A Manual of Hebrew Grammar.

Andover: Printed by Flagg, Gould, and Newman, 1833.

Price: $3,750.00


About the item

First edition. Inscribed on the upper cover, "Oliver Holden, Esqr. from his sincere friend the Author" 54pp. 8vo. Original cloth-backed boards. Ex-library with stamps and bookplate to front pastedown, and blindstamp to title (Rochester Theological Seminary). Goldman 183; Rosenbach 368; Shaw and Shoemaker 21148; Singerman 0590.

Item #326720

"Joshua Seixas, the son of Gershom Mendes Seixas (the minister of New York's Shearith Israel congregation), was born in New York in 1802. Little is known about his life. He taught in Shearith Israels Hebrew school in the mid-1920s and he established the congregation's first choir.
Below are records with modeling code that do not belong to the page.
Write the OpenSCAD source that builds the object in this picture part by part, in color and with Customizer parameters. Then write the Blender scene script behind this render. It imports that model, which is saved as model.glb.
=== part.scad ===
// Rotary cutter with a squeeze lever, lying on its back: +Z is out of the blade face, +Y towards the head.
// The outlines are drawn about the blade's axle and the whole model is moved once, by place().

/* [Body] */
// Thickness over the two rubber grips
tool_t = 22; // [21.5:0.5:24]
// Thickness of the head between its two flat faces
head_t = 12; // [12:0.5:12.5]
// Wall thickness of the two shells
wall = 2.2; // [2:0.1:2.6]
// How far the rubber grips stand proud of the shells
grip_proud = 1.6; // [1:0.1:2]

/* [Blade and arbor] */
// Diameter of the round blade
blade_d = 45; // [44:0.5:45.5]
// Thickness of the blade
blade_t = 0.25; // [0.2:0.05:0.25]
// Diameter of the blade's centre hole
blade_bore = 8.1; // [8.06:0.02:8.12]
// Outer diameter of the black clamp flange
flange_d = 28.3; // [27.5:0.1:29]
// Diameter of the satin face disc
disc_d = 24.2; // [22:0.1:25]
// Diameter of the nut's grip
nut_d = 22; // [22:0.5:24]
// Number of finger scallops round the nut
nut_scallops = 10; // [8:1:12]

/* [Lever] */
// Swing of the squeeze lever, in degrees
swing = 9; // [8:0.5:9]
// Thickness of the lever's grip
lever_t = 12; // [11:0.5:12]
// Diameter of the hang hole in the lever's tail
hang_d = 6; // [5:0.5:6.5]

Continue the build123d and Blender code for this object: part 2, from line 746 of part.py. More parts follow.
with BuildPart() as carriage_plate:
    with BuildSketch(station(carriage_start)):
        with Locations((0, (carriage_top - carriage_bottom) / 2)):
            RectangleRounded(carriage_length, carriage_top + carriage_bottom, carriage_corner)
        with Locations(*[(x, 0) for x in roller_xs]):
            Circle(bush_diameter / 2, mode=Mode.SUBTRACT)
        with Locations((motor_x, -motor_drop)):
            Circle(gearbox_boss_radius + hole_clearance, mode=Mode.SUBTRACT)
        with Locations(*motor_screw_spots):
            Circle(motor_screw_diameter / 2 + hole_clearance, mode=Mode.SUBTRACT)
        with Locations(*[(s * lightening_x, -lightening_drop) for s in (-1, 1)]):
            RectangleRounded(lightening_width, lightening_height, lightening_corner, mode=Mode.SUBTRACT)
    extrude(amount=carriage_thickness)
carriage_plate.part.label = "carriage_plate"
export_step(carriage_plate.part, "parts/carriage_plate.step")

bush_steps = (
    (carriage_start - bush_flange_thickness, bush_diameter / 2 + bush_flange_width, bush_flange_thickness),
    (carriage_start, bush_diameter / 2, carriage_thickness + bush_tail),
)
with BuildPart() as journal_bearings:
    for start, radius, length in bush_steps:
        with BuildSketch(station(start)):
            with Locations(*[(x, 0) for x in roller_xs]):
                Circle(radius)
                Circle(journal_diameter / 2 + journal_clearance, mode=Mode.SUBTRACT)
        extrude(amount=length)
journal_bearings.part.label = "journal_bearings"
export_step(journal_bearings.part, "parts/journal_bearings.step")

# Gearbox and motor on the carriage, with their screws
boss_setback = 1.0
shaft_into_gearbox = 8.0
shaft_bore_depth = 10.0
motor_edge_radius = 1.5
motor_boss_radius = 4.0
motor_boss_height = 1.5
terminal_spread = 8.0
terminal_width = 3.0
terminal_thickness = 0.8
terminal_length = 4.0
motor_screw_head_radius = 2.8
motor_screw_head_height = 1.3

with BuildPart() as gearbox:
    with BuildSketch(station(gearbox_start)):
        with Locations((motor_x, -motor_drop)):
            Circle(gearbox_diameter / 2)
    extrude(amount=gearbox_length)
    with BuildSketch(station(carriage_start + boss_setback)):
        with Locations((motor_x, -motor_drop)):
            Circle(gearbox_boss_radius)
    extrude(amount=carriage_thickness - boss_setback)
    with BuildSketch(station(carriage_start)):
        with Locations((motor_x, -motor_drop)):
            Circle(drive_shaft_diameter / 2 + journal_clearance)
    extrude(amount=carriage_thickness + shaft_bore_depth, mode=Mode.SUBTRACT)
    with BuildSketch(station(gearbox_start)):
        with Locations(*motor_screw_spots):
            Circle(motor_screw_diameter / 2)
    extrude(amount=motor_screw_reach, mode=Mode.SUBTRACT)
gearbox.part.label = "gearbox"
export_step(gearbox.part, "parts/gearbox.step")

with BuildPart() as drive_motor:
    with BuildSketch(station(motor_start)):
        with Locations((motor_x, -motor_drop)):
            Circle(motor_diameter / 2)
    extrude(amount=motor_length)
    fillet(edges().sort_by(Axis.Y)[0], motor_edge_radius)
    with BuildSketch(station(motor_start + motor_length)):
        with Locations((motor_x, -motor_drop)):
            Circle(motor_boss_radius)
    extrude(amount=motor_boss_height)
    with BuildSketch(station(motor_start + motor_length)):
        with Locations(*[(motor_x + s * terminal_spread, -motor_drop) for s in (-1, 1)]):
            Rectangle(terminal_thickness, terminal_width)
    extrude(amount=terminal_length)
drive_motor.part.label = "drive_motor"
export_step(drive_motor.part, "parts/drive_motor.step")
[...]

Seixas moved to Charlestown, MA in the early 1830s and gave lessons in Hebrew. Seixas began referring to himself as James while in Charlestown and it is assumed that he converted to Unitarian Christianity while there. Seixas then settled in Hudson, OH. He offered priovate Hebrew classes to students at Oberlin College, and later at Western Reserve University ... He also taught groups of Mormons – the center of the movement at the time was Kirtland, OH – and among his students was Joseph Smith ... This Hebrew grammar is essentially a condensed version of the larger one publshed by Moses Stuart, which Seixas considered 'the best Grammar ever published in English'" (Goldman).

This example inscribed by the author to Oliver Holden (1765-1844), the Massachusetts composer and compiler of hymns. On the LDS connection to Seixas see Louis C. Zucker, "Joseph Smith as a Student of Hebrew," in Dialogue: A Journal of Mormon Thought 3 (Summer 1968), pages 41-55.